Lt. Gov. Brian Benjamin was indicted on corruption charges and promptly resigned. Gov. Hochul nominated Rep. Antonio Delgado to replace him.  

Lawmakers agreed to a $600 million investment for a new Buffalo Bills stadium, guaranteeing the team will remain in our region for 30 years.  

The state extended the Brownfield Cleanup Program for ten years – a top BNP priority. However, lawmakers added a steep $50,000 application fee that will stifle the program’s effectiveness.  

New York passed a partial suspension of the state’s gas tax in response to skyrocketing prices at the pump.  
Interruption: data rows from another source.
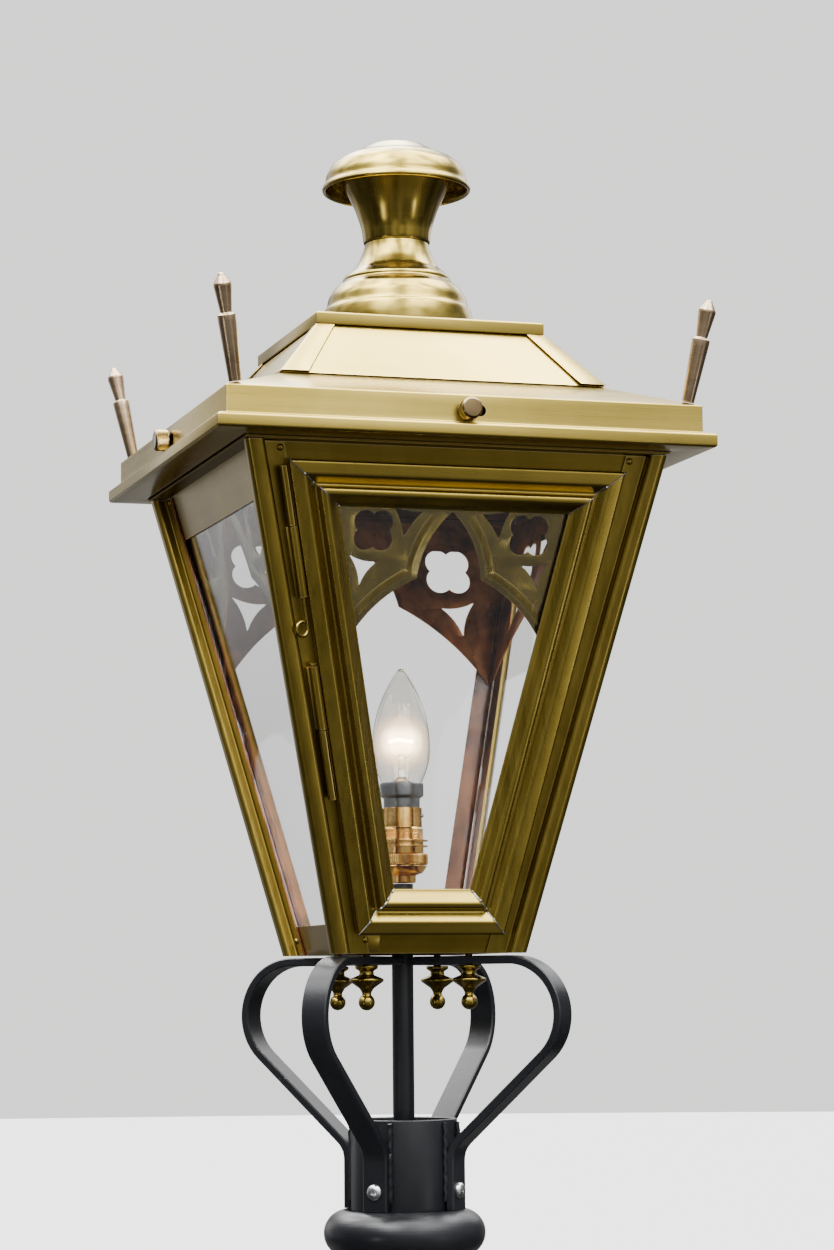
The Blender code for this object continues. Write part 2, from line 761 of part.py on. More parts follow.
def door(axis):
    left = door_member("door_stile_left", 0, 3, axis)
    door_member("door_stile_right", 1, 2, axis)
    door_member("door_rail_top", 0, 1, axis)
    door_member("door_rail_bottom", 3, 2, axis)
    door_knuckle(left, "door_knuckle_upper", 0.2430, 0.2760, axis)
    door_knuckle(left, "door_knuckle_lower", 0.0890, 0.1280, axis)
    inset = 0.0210
    outline = [door_corner(inset, corner) for corner in (3, 2, 1, 0)]
    pane_depth = DOOR_BACK_DEPTH + GAP
    pane = plate("door_pane", [outline], GLASS, glass, offset_pane_frame(0, pane_depth, GLASS))
    hang(pane, axis)
    fret_depth = pane_depth + GLASS + GAP
    frame = offset_pane_frame(0, fret_depth, FRET_SHEET)

    def half_at(height):
        return door_half(height) - inset * 1.024

    outlines = fret_outlines(
        half_at, DOOR_TOP_Z - inset * math.cos(LEAN), 0.2551, (19.6, 38.5), (56.8, 70.6), 3.8,
        (47.4, 12.1), (7.0, 6.75), [(61.0, 26.4), (43.8, 29.6), (54.2, 43.8)],
        [(35.3, -1.5), (18.1, 0.9), (29.1, 15.1)],
    )
    hang(plate("door_fret", outlines, FRET_SHEET, brass, frame), axis)


# Roof: eaves tray, hipped shell, hip strips, top tray, chimney cowl, corner spikes and thumbscrews.


def tray_top(half):
    """The lantern height of the eaves tray's sloping top at a half width."""
    return 0.3176 + (FASCIA_HALF - half) * 0.368


def eaves_tray(axis):
    lip = LIP_HALF
    inner = 0.0920
    underside = 0.2922
    return_edge = 0.1292
    profile = [
        (inner, tray_top(inner)), (FASCIA_HALF, tray_top(FASCIA_HALF)), (FASCIA_HALF, 0.3015),
        (lip - 0.0017, 0.3009), (lip, 0.2996), (lip, 0.2934), (lip - 0.0010, underside),
        (return_edge, underside), (return_edge, underside + SHEET), (lip - SHEET, underside + SHEET),
        (lip - SHEET, 0.2994), (FASCIA_HALF - SHEET, 0.3003),
        (FASCIA_HALF - SHEET, tray_top(FASCIA_HALF) - 0.0009), (inner, tray_top(inner) - 0.0013),
    ]
    tray = hang(square_ring("eaves_tray", profile, brass), axis)
    for side in range(4):
        place = side_turn(side) @ Matrix.Translation((0, 0, LANTERN_Z + THUMBSCREW_Z))
        outline = [(-0.0015 + 0.0035 * math.cos(a), 0.0035 * math.sin(a)) for a in half_turn(math.pi / 2)]
        outline += [(0.0062 + 0.0035 * math.cos(a), 0.0035 * math.sin(a)) for a in half_turn(-math.pi / 2)]
        sections = [[place @ Vector((x, y, z)) for x, z in outline] for y in (-0.1480, -0.1380)]
        cut(tray, hang(loft(f"screw_slot_{side}", sections, brass), axis))


def half_turn(start):
    return [start + math.pi * step / 4 for step in range(5)]


def roof_shell(axis):
    lean_in = 0.0015
    profile = [
        (ROOF_FOOT_HALF, ROOF_FOOT_Z), (ROOF_TOP_HALF, ROOF_TOP_Z), (ROOF_TOP_HALF, ROOF_TOP_Z + 0.0046),
        (ROOF_TOP_HALF - SHEET, ROOF_TOP_Z + 0.0046), (ROOF_TOP_HALF - SHEET, ROOF_TOP_Z - 0.0001),
        (ROOF_FOOT_HALF - lean_in, ROOF_FOOT_Z),
    ]
    hang(square_ring("roof_shell", profile, brass), axis)


def roof_half(height):
    share = (height - ROOF_FOOT_Z) / (ROOF_TOP_Z - ROOF_FOOT_Z)
    return ROOF_FOOT_HALF + (ROOF_TOP_HALF - ROOF_FOOT_HALF) * share


def hip_strip(name, quarter, axis):
    """A strip folded over a hip of the roof, narrower at its top."""
    turn = side_turn(quarter)
    sections = []
    for height, width in ((ROOF_FOOT_Z + 0.0010, 0.0160), (ROOF_TOP_Z - 0.0013, 0.0110)):
        half = roof_half(height)
        section = []
        for out, order in ((0.0015, 1), (0.0004, -1)):
            edge = half + out
            points = [(edge - width, edge), (edge, edge), (edge, edge - width)]
            section += points[::order]
        sections.append([turn @ Vector((-x, -y, LANTERN_Z + height)) for x, y in section])
    hang(loft(name, sections, brass), axis)


def roof_tray(axis):
    half = 0.0710
    profile = [
        (0.0300, 0.3795), (half - 0.0006, 0.3776), (half, 0.3770), (half, 0.3703), (half - SHEET, 0.3703),
        (half - SHEET, 0.3763), (0.0300, 0.3782),
    ]
    hang(square_ring("roof_tray", profile, brass), axis)


def cowl(axis):
    frame = Matrix.Translation((0, 0, LANTERN_Z))
    base = [
        (45.4, 380.0), (47.3, 380.8), (47.0, 388.0), (45.6, 394.4), (43.9, 396.0), (42.6, 402.6),
        (38.6, 408.8), (33.4, 412.2), (33.8, 414.2), (31.4, 417.0), (26.6, 420.6), (23.0, 427.0),
        (20.4, 433.6), (18.9, 440.6), (17.7, 440.6), (19.2, 433.0), (21.8, 426.4), (25.4, 419.8),
        (32.0, 412.0), (37.6, 407.6), (41.4, 402.0), (42.6, 395.6), (44.2, 393.8), (45.6, 388.0),
        (45.4, 381.4),
    ]
    hang(turned("cowl_base", base, brass, 20, closed=True, frame=frame), axis)
    trumpet = [
        (19.8, 437.6), (20.6, 437.2), (21.6, 446.5), (23.8, 453.4), (26.0, 459.6), (28.9, 465.8),
        (32.2, 471.8), (35.4, 478.2), (34.2, 478.8), (31.0, 472.4), (27.7, 466.4), (24.8, 460.2),
        (22.6, 453.8), (20.4, 446.7),
    ]
    hang(turned("cowl_trumpet", trumpet, brass, 20, closed=True, frame=frame), axis)
    cap = [
        (0, 501.6), (9, 501.2), (17, 499.2), (24.4, 494.8), (27.2, 493.2), (34.6, 490.4),
        (40.6, 485.6), (43.6, 479.6), (44.2, 474.6), (45.6, 473.2), (46.2, 471.4), (45.2, 469.8),
        (43.6, 470.6), (43.0, 474.0), (42.4, 479.0), (39.6, 484.6), (34.0, 489.2), (26.6, 492.0),
        (23.6, 493.6), (16.4, 497.8), (9, 499.8), (0, 500.2),
    ]
    hang(turned("cowl_cap", cap, brass, 20, frame=frame), axis)


def corner_spike(name, quarter, axis):
    """A turned spike that stands square to the tray's ridge and so leans outwards."""
    half = 0.1367
    lean = 0.18
    foot = Vector((-half, -half, LANTERN_Z + tray_top(half) + 0.0004))
    up = Vector((-lean, -lean, 1.0)).normalized()
    across = Vector((1, -1, 0)).normalized()
    frame = Matrix((across, up.cross(across), up)).transposed().to_4x4()
    frame.translation = foot
    profile = [
        (0, 61.6), (1.7, 61.0), (2.3, 59.6), (5.1, 55.2), (5.2, 54.0), (3.3, 38.6), (5.3, 37.6), (5.2, 34.0),
        (3.6, 0), (0, 0),
    ]
    hang(turned(name, profile, brass, 12, frame=side_turn(quarter) @ frame), axis)


def thumbscrew(name, side):
    """A thumbscrew whose shank passes the tray's slot and lies in the body's notch."""
    place = side_turn(side) @ Vector((THUMBSCREW_SHIFT, -FASCIA_HALF, LANTERN_Z + THUMBSCREW_Z))
    axis = pivot(name + "_axis", place)
    frame = Matrix.Translation(place) @ side_turn(side) @ Matrix.Rotation(math.pi / 2, 4, "X")
    profile = [
        (0, 9.4), (5.2, 9.4), (6.3, 8.4), (6.4, 1.6), (5.6, 0.8), (3.0, 0.8), (2.8, 0.5),
        (2.0, 0.5), (2.0, -24), (0, -24),
    ]
    hang(turned(name, profile, brass, 16, frame=frame), axis)


def roof():
    axis = pivot("roof_axis", (0, 0, LANTERN_Z + 0.2922))
    eaves_tray(axis)
    roof_shell(axis)
    roof_tray(axis)
    cowl(axis)
    for quarter, corner in enumerate(CORNERS):
        hip_strip(f"hip_strip_{corner}", quarter, axis)
        corner_spike(f"corner_spike_{corner}", quarter, axis)
    for side, face in enumerate(SIDES):
        thumbscrew(f"thumbscrew_{face}", side)


CORNERS = ("front_left", "front_right", "back_right", "back_left")
SIDES = ("front", "right", "back", "left")


def main():
    clear_scene()
    base_flange()
    base_column()
    post_shaft()
    post_head()
    cradle_collar()
    # An arm lies under each corner: quarter 2 of the circle, counted from back right, is front left.
    for corner, quarter in zip(CORNERS, (2, 3, 0, 1)):
        cradle_arm(f"cradle_arm_{corner}", quarter)
        drop_nut(f"drop_nut_{corner}", quarter)
    lamp_tube()
    holder_base()
    holder_ring()
    holder_shell()
    lamp_axis = pivot("lamp_axis", (0, 0, LANTERN_Z + 0.0795))
    holder_plungers(lamp_axis)
    bulb_cap(lamp_axis)
    bulb_glass(lamp_axis)
    base_plate()
    bottom_frame()
    top_frame()
    posts = [corner_post(f"corner_post_{corner}", quarter) for quarter, corner in enumerate(CORNERS)]
    for side in (1, 2, 3):
        glass_pane(f"glass_pane_{SIDES[side]}", side)
        side_fret(f"fret_{SIDES[side]}", side)
    hinge_axis = pivot("hinge_axis", hinge_point(0.1000))
    door(hinge_axis)
    frame_knuckle(posts[0], "frame_knuckle_upper", 0.2030, 0.2424)
    frame_knuckle(posts[0], "frame_knuckle_lower", 0.1286, 0.1640)
    looped_pin(hinge_axis)
    lower_pin()
    roof()


main()
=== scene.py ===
import math

import bmesh
import bpy
from mathutils import Matrix, Vector, noise


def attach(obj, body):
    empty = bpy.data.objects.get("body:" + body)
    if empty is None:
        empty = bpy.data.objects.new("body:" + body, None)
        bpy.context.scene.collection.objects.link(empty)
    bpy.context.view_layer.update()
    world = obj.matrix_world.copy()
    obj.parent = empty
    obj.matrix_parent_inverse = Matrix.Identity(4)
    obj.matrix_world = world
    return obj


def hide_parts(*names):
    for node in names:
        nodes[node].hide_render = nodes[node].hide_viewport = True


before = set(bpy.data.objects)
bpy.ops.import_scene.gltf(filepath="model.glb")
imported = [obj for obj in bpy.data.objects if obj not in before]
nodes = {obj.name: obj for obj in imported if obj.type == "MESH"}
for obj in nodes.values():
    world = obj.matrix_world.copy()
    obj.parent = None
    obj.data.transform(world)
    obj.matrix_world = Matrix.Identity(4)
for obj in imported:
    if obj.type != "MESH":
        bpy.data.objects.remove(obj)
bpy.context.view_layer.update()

# ---- Studio: camera, soft sky and lamps, pale floor --------------------------------------------
# The camera stands two metres off, a little left of square to the front, level with the lantern's
# base, and looks up at the lantern with a slight roll.

LANTERN_Z = 1.500  # the lantern's base above the ground
ground_distance = 2.0071
stand_angle = math.radians(16.7)
look_angle = math.radians(17.0)
look_up = math.radians(6.4)
roll = math.radians(0.5)


def in_scene(name, data):
    made = bpy.data.objects.new(name, data)
    bpy.context.scene.collection.objects.link(made)
    return made


camera_data = bpy.data.cameras.new("studio_camera")
camera_data.lens = 95.28
camera_data.sensor_width = 36
camera = in_scene("studio_camera", camera_data)
ahead = Vector((
    math.sin(look_angle) * math.cos(look_up),
    math.cos(look_angle) * math.cos(look_up),
    math.sin(look_up),
))
level_right = Vector((math.cos(look_angle), -math.sin(look_angle), 0))
level_up = level_right.cross(ahead)
right = level_right * math.cos(roll) - level_up * math.sin(roll)
up = level_up * math.cos(roll) + level_right * math.sin(roll)
stand = Vector((
    -math.sin(stand_angle) * ground_distance,
    -math.cos(stand_angle) * ground_distance,
    LANTERN_Z - 0.0247,
))
camera.matrix_world = Matrix.Translation(stand) @ Matrix((right, up, -ahead)).transposed().to_4x4()
bpy.context.scene.camera = camera


def feed(tree, socket, value):
    """Links a socket from another one, or sets it to a plain value."""
    if isinstance(value, bpy.types.NodeSocket):
        tree.links.new(value, socket)
    else:
        socket.default_value = value


def node(tree, kind, *fed, **settings):
    """A node. Its first inputs are fed in turn; a setting names another input, or a property."""
    made = tree.nodes.new("ShaderNode" + kind)
    for socket, value in zip(made.inputs, fed):
        feed(tree, socket, value)
    for key, value in settings.items():
        label = key.replace("_", " ").title()
        if label in made.inputs:
            feed(tree, made.inputs[label], value)
        else:
            setattr(made, key, value)
    return made


def colour_ramp(tree, share, stops, interpolation="EASE"):
    """A colour ramp through (place, colour) stops."""
    ramp = node(tree, "ValToRGB", share)
    line = ramp.color_ramp
    line.interpolation = interpolation
    while len(line.elements) < len(stops):
        line.elements.new(0.5)
    for element, (place, colour) in zip(line.elements, stops):
        element.position = place
        element.color = (*colour, 1)
    return ramp.outputs[0]


def blend_colour(tree, share, first, second):
    """A colour mix; each side is a socket or an (r, g, b)."""
    mix = node(tree, "Mix", data_type="RGBA")
    for index, value in ((0, share), (6, first), (7, second)):
        feed(tree, mix.inputs[index], (*value, 1) if isinstance(value, tuple) else value)
    return mix.outputs[2]


def spread(tree, value, low, high):
    """Maps a 0 to 1 value onto low to high."""
    return node(tree, "MapRange", value, to_min=low, to_max=high).outputs[0]


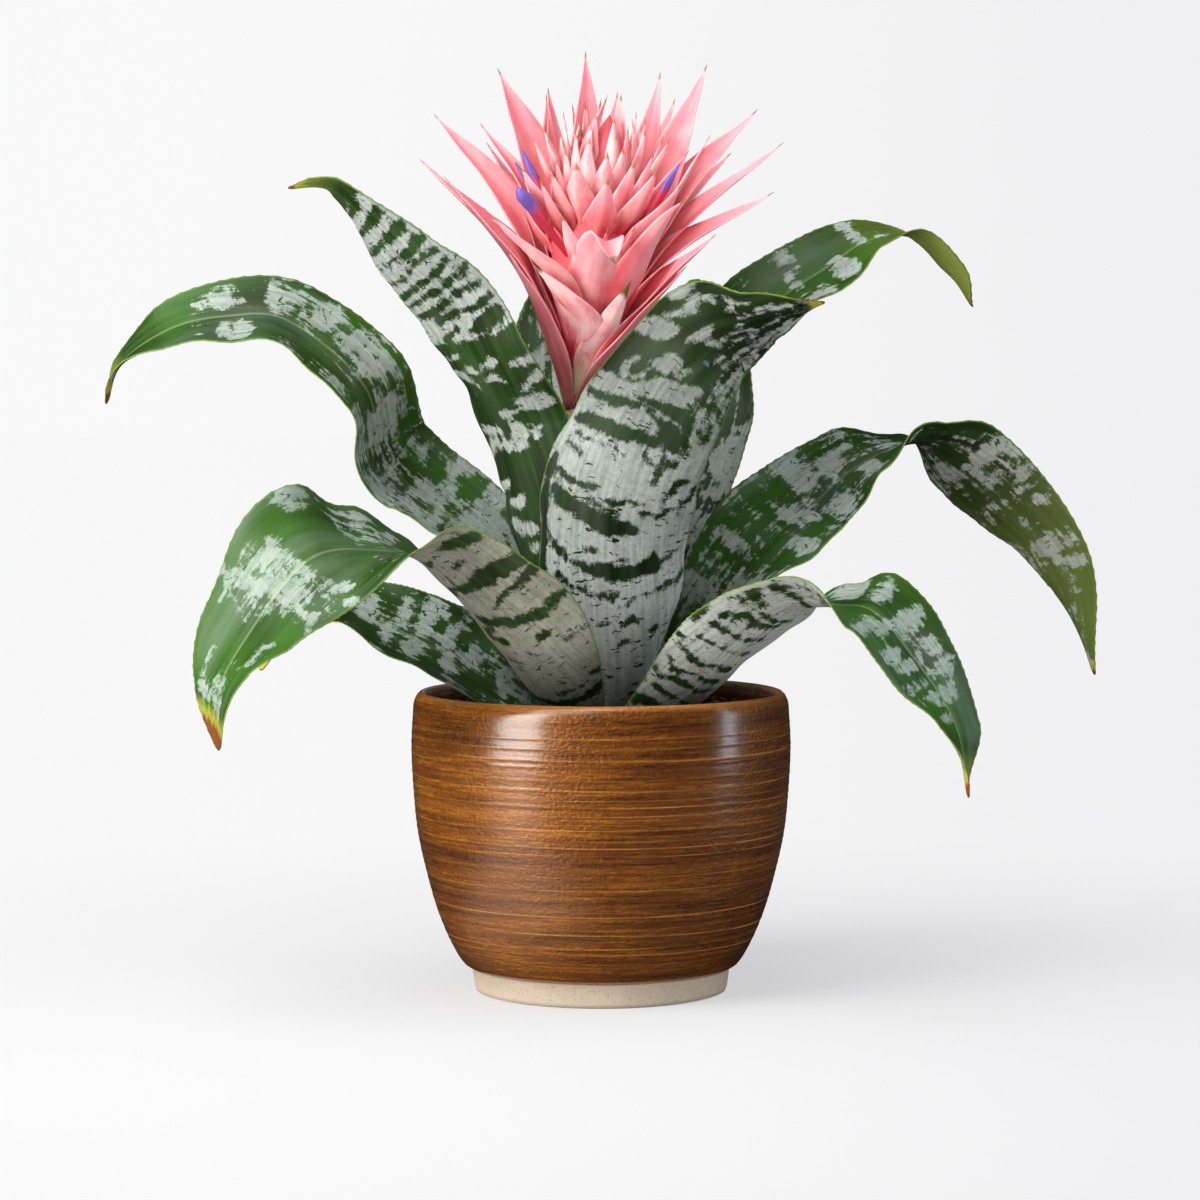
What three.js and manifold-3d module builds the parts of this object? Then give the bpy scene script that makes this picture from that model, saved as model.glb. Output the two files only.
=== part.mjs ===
// Urn plant (Aechmea fasciata) growing in a brown glazed pot.
// Millimetres, +Z up. The origin is the centre of the pot's flat underside,
// +X is to the right of the front view and +Y points away from it.
import * as THREE from 'three';
import { mergeVertices } from 'three/addons/utils/BufferGeometryUtils.js';
import Module from 'manifold-3d';

const wasm = await Module();
wasm.setup();

// ---- driving dimensions -------------------------------------------------
const FOOT_RADIUS = 55.8;          // bare stoneware foot
const FOOT_HEIGHT = 10.4;
const BELLY_RADIUS = 85.8;         // widest place of the glazed body
const RIM_RADIUS = 83.4;
const RIM_HEIGHT = 135.5;
const WALL = 6.2;
const POT_FLOOR = 9;
const POT_SEGMENTS = 36;

const CLEAR = 0.3;                 // air between two pieces that touch
const SOIL_TOP = 128;
const STEM_RADIUS = 27;            // short woody stem that carries the leaves
const STEM_FOOT = 92;
const STEM_TOP = 119.7;
const HOLE_MOUTH_RADIUS = 47;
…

The state increased its income eligibility threshold for childcare subsidies, making care more accessible for middle-class families.  

The budget allocates $1 billion for broadband and also repealed the DOT right-of-way fee, top BNP priorities to help bridge the digital divide.  

Leaders agreed to a $32.8 billion Capital Plan, which will invest in infrastructure maintenance as well as priority projects like the Kensington Expressway and the Cars Sharing Main Street Initiative. This record investment was made possible by the federal Infrastructure Investment and Jobs Act, which the BNP strongly supported  

The state failed to protect employers from unemployment insurance rate increases.  

The Department of Health relaxed the NY HERO Act, although important obligations remain, and it can be engaged at any time.  

The state’s independent redistricting commission could not agree on legislative district maps, and the maps drawn by the Legislature were found by a court to be inappropriately gerrymandered. A “special master” drew new map lines that alter our region’s Congressional representation.  

The Climate Action Council held hearings on its proposed Draft Scoping Plan. The BNP urges members to comment on the plan before the July 1 deadline.